I-Corps: Metal hydride technology to miniaturize and provide new cooling or heating solutions

The broader/commercial potential of this I-Corps project is the development of a reusable metal hydride-based device for energy storage. The project will provide a compact and inexpensive cooling device for a wide range of markets. Potential applications of the metal hydride technology are in batteries, hydrogen storage materials, and thermal energy storage to harness excess energy and provide on-demand sustainable energy.

Current metal hydride-based device storage devices largely work only at temperature extremes, which limit their application in conventional storage systems. Thus, strategies are needed to develop storage devices for use at ambient conditions. The proposed technology may provide an efficient method for energy storage that will be a key enabler for future clean energy technologies.

This I-Corps project develops a cooling device that is driven by solid-gas reactions between a pair of alloys and hydrogen. Hydrogen storage by metal hydrides is accomplished by an intermetallic alloy phase that has the ability to absorb and store atomic hydrogen in interstitial sites of the metal lattice. Forcing the intermetallic alloy phase to release the absorbed hydrogen leads to an endothermic reaction which results in cooling.

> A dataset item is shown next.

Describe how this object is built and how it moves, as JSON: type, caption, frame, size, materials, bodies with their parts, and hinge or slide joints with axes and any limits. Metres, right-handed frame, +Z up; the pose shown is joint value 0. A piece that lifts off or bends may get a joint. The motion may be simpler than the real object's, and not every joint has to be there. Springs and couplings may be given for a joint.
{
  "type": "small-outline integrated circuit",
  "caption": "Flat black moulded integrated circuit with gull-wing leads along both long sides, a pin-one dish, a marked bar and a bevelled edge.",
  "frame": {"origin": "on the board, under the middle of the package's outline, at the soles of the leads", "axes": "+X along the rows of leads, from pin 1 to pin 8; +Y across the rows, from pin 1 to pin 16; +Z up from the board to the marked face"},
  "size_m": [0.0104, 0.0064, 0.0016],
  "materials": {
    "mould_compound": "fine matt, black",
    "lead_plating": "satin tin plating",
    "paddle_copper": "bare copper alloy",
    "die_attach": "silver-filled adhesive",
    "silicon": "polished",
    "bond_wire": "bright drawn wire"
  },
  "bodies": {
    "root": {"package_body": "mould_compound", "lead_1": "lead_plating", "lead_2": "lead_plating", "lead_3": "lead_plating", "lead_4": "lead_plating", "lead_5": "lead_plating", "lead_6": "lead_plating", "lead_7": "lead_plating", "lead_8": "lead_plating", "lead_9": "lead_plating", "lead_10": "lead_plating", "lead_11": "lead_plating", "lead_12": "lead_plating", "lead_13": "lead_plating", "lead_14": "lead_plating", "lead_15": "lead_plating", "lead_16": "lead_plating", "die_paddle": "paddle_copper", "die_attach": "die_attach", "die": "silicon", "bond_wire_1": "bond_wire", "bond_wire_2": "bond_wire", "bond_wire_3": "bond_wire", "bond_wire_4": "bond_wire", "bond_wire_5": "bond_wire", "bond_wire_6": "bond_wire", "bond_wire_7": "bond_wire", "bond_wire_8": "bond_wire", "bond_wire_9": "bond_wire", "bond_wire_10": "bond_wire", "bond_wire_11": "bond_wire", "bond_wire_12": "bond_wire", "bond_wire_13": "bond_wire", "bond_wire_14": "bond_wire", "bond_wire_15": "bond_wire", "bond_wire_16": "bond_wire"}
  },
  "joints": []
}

Various metal hydrides have been investigated to determine the hydrogen absorption/desorption pathways and to identify the thermodynamic requirements necessary for dehydrogenation reactions with an equilibrium close to ambient conditions. Preliminary results have shown that at ambient conditions the metal hydride can be recharged 10,000 times with only 10% loss of capacity.

This award reflects NSF's statutory mission and has been deemed worthy of support through evaluation using the Foundation's intellectual merit and broader impacts review criteria.